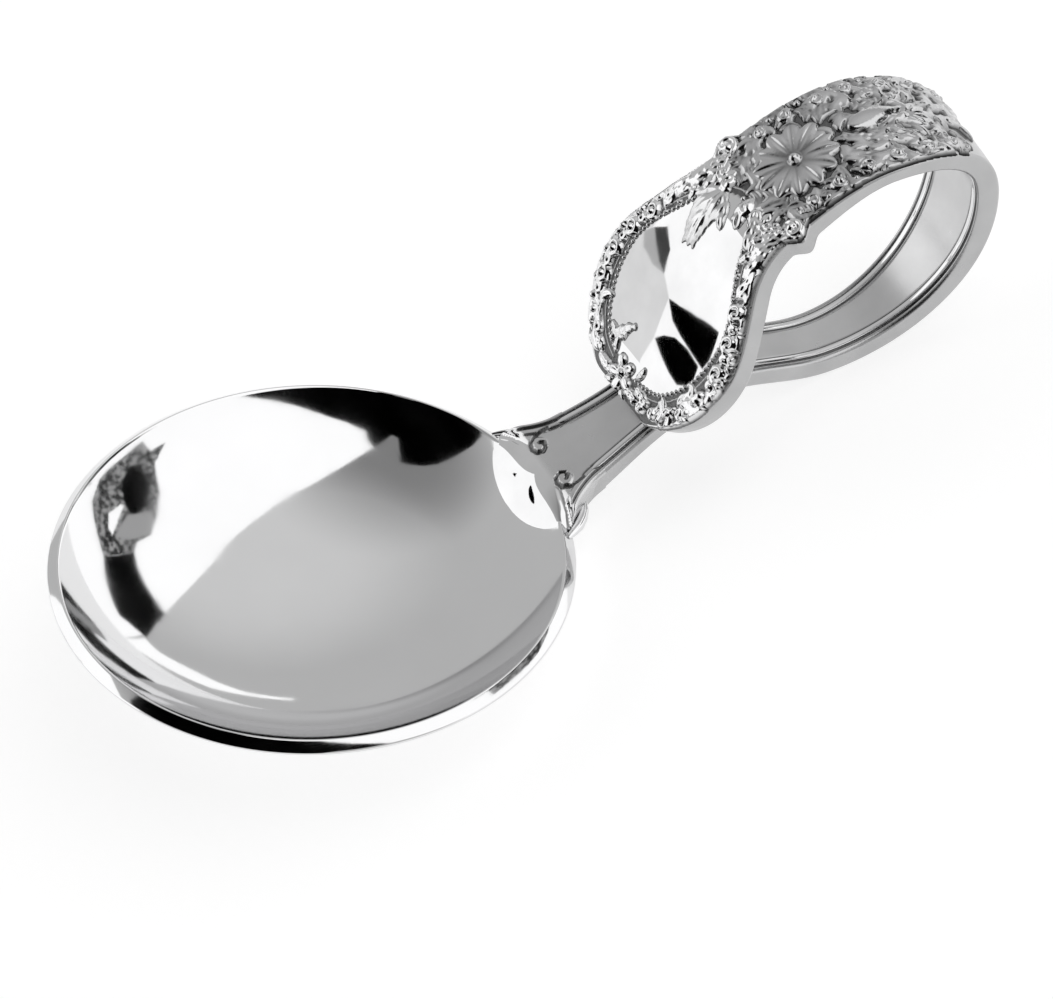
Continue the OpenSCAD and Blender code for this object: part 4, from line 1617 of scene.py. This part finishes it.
    def filler(self, start: float, end: float, low: float, high: float, step: float, seed: int) -> list[Stroke]:
        """Curling leaves that crowd the ground between the larger forms.

        Args:
            start: First distance from the tip.
            end: Last distance from the tip.
            low: Least distance from the outline.
            high: Greatest distance from the outline.
            step: How far apart they stand.
            seed: Seed of their shifts and turns.

        Returns:
            The strokes.
        """
        picks = np.random.default_rng(seed)
        s: list[Stroke] = []
        for d in np.arange(start, end, step):
            for inset in np.arange(low, high, step):
                for side in (-1, 1):
                    at = float(d + picks.uniform(-0.3, 0.3) * step)
                    p = self.border(at, side, float(inset + picks.uniform(-0.3, 0.3) * step))
                    turn = picks.uniform(-70, 70)
                    bend = picks.choice((-1, 1)) * picks.uniform(50, 130)
                    size = picks.uniform(0.8, 1.2)
                    taken = (p[1] * side < -0.2 or self.inside_egg(p[:1], p[1:] - self.mirror_clear * side)[0]
                             or math.hypot(*(p - self.rosette)) < self.rosette_clear
                             or math.hypot(*(p - self.flower)) < self.flower_clear[0])
                    if taken or not self.carved(p[0] + 0.9, p[1]):
                        continue
                    form = Form.SMOOTH if picks.uniform() < 0.35 else Form.LEAF
                    length, width = 1.75 * step * size + 0.3, 0.85 * step * size + 0.15
                    s += leaf(p, side * 50 + turn, bend, length, width, 0.2 + 0.12 * size, form, 1.3)
        return s

    def tip_group(self) -> list[Stroke]:
        """Volutes, shell and leaves round the very tip, beside the flower.

        Returns:
            The strokes.
        """
        s: list[Stroke] = []
        for side in (-1, 1):
            for d, out, angle, bend, length, width, height in (
                    (0.9, 1.2, 70, 45, 1.9, 0.95, 0.45), (0.5, 0.7, 115, 30, 1.2, 0.7, 0.4),
                    (2.4, 1.7, 45, -60, 1.4, 0.7, 0.38)):
                s += leaf((d, self.flower[1] + side * out), side * angle, side * bend, length, width, height)
        for (d, y), hand in (((0.95, -2.9), 1), ((1.6, -4.3), -1), ((2.55, -5.7), 1), ((3.5, -6.9), -1)):
            s += scroll((d, y), 0.7, 200 if hand < 0 else -30, hand * 300, 0.21, 0.48, 0.4)
            s += ball((d + 0.75, y - 0.35), 0.24, 0.4)
        s += fan((5.4, -7.7), 195, 1.9, 5, 130, 0.5) + scroll((2.5, 5.3), 0.66, 30, -300, 0.21, 0.48, 0.4)
        s += each(leaf, ((1.8, -1.5), -88, -25, 2.0, 0.9, 0.48), ((0.8, 2.3), 62, 40, 1.8, 0.95, 0.46),
                  ((1.5, 3.9), 58, 40, 1.8, 0.95, 0.46), ((3.7, 6.4), 50, 50, 1.7, 0.8, 0.44),
                  ((4.4, 8.2), 20, 30, 1.2, 0.6, 0.4))
        return s + each(ball, ((0.8, -1.9), 0.3, 0.45), ((5.9, -7.8), 0.5, 0.62), ((3.1, 6.8), 0.4, 0.52),
                        ((3.9, 7.6), 0.45, 0.56), ((2.2, 6.3), 0.25, 0.4))

    def tip_flower(self) -> list[Stroke]:
        """Small flower on the tip."""
        return blossom(self.flower, (0.4, 0.55), 5, 36, 0.3, (1.1, 1.0), (0.48, 0.48), 1.4)

    def low_spray(self) -> list[Stroke]:
        """Curled leaf that leans from the flower into the mirror."""
        s = acanthus((3.2, 3.0), -12, -45, 2.7, 1.9, 0.34, 3) + ball((3.0, 3.4), 0.35, 0.42)
        return s + each(leaf, ((3.3, 3.3), 40, 50, 1.3, 0.7, 0.36), ((3.7, 2.2), 25, -60, 1.3, 0.55, 0.34))

    def top_spray(self) -> list[Stroke]:
        """Acanthus spray that hangs from the neck into the mirror.

        Returns:
            The strokes.
        """
        s = each(scroll, ((18.5, 2.3), 0.85, 200, -330, 0.25, 0.42, 0.5),
                 ((18.3, -0.9), 0.8, 90, 300, 0.24, 0.44, 0.8))
        s += each(acanthus, ((18.2, 2.3), 186, 8, 5.0, 4.4, 0.3, 5, 0.7),
                  ((19.2, -0.6), 195, -30, 2.4, 1.9, 0.34, 3))
        s += tendril((13.7, 1.9), 178, -40, 1.0, 0.14, 0.2) + ball((18.35, -0.95), 0.36, 0.5)
        return s + each(leaf, ((17.9, 2.0), 184, 6, 4.6, 1.5, 0.34), ((17.4, 0.9), 205, 40, 2.1, 1.0, 0.32),
                        ((17.5, 3.4), 170, -40, 1.9, 0.8, 0.3), ((18.6, -0.3), 205, 20, 2.2, 1.4, 0.34),
                        ((18.8, -1.6), 215, 30, 1.8, 1.2, 0.36), ((18.3, -2.6), 230, 30, 1.3, 0.9, 0.34),
                        ((17.9, -2.5), 205, 30, 1.9, 1.0, 0.36), ((18.0, -3.5), 195, 20, 1.9, 0.9, 0.36),
                        veins=2)

    def lugs(self) -> list[Stroke]:
        """Volute and ball on each lug, with a leaf that runs from it along the neck.

        Returns:
            The strokes.
        """
        s: list[Stroke] = []
        for side in (-1, 1):
            s += scroll((19.9, side * 5.3), 1.1, side * -60, side * 330, 0.29, 0.52, 0.7)
            s += ball((20.4, side * 6.0), 0.4, 0.42)
            s += leaf((19.3, side * 4.4), side * 200, side * 55, 2.0, 0.9, 0.42)
            s += leaf((20.8, side * 4.3), side * 10, side * 50, 1.5, 0.7, 0.38)
            s += acanthus((19.4, side * 2.6), 180 - side * 24, side * 20, 2.2, 1.5, 0.42, 3)
            s += leaf((20.0, side * 1.2), 180 - side * 40, side * 50, 1.5, 0.6, 0.36)
        return s

    def daisy(self) -> list[Stroke]:
        """Rosette of twelve hollow petals round a ball."""
        return blossom(self.rosette, (0.52, 0.7), 12, 8, 0.4, (2.85, 1.66), (0.42, 0.48), 1.6)

    def loop_edges(self) -> list[Stroke]:
        """Scrolls, shells and balls along both edges of the loop.

        Returns:
            The strokes.
        """
        s: list[Stroke] = []
        for side in (-1, 1):
            for k, d in enumerate(np.arange(*self.edge_scrolls).tolist()):
                p = self.border(d, side, 1.45)
                if not self.carved(p[0] + 1.6, p[1]):
                    continue
                hand = 1 if k % 2 else -1
                s += scroll(p, 0.85, side * 60, side * hand * 320, 0.23, 0.46, 0.5)
                s += leaf(self.border(d + 0.95, side, 0.8), side * 120, -side * 60, 1.0, 0.55, 0.36)
                s += leaf(self.border(d + 1.15, side, 1.9), side * 20, side * 80, 1.35, 0.6, 0.38)
                s += ball(self.border(d + 1.2, side, 0.85), 0.3, 0.4)
        return s

    def loop_middle(self) -> list[Stroke]:
        """Oval leaf, half-open blossom and the curling leaves that fill the ground between them.

        Returns:
            The strokes.
        """
        s = leaf((28.0, 0.2), 4, 10, 3.5, 2.0, 0.5, Form.SMOOTH)
        s += leaf((27.3, -0.9), -20, -30, 2.2, 0.9, 0.42)
        for k, a in enumerate((-48, -24, 0, 24, 48)):
            s += leaf((31.7, -0.35), a, 0, 2.5 - 0.25 * abs(k - 2), 1.0, 0.6, Form.PETAL)
        s += ball((31.6, -0.35), 0.45, 0.5)
        s += each(acanthus, ((31.2, 1.5), 30, 35, 3.0, 2.0, 0.46), ((28.4, -1.9), -12, -40, 2.8, 1.6, 0.44),
                  ((29.3, 2.7), 12, 50, 2.6, 1.5, 0.42, 3), ((34.3, -0.4), -20, 60, 3.0, 1.9, 0.46),
                  ((34.4, 0.6), 35, -50, 2.8, 1.7, 0.44))
        s += each(tendril, ((26.6, 2.2), 20, -60, 3.4, 0.17, 0.34), ((30.4, -2.6), 10, 50, 3.2, 0.17, 0.34))
        return s + self.filler(19.0, 40.0, 0.55, 6.2, 0.8, self.seed)

    def build(self, finishes: Finishes) -> list[bpy.types.Object]:
        """Makes every group of relief.

        Args:
            finishes: The materials.

        Returns:
            The pieces.
        """
        plate = (
            ("mirror_beads", "bead_row", self.beads()),
            ("border_scrolls", "plate_scrolls", self.plate_border()),
            ("tip_curls", "tip_leaves", self.tip_group()),
            ("tip_daisy", "tip_flower", self.tip_flower()),
            ("curled_leaf", "low_leaf_spray", self.low_spray()),
            ("hanging_acanthus", "top_leaf_spray", self.top_spray()),
            ("lug_volutes", "lug_scrolls", self.lugs()),
        )
        loop = (
            ("rosette_petals", "rosette", self.daisy()),
            ("loop_edge_scrolls", "loop_scrolls", self.loop_edges()),
            ("loop_garden", "loop_leaves", self.loop_middle()),
        )
        return [Carving(name, node, strokes).build(finish)
                for groups, finish in ((plate, finishes.relief), (loop, finishes.garden))
                for name, node, strokes in groups]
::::
Directions for this task
Gather up every line in the data above that contains the word "finishes", copying each one.

Finished task
Continue the OpenSCAD and Blender code for this object: part 4, from line 1617 of scene.py. This part finishes it.
    def build(self, finishes: Finishes) -> list[bpy.types.Object]:
            finishes: The materials.
                for groups, finish in ((plate, finishes.relief), (loop, finishes.garden))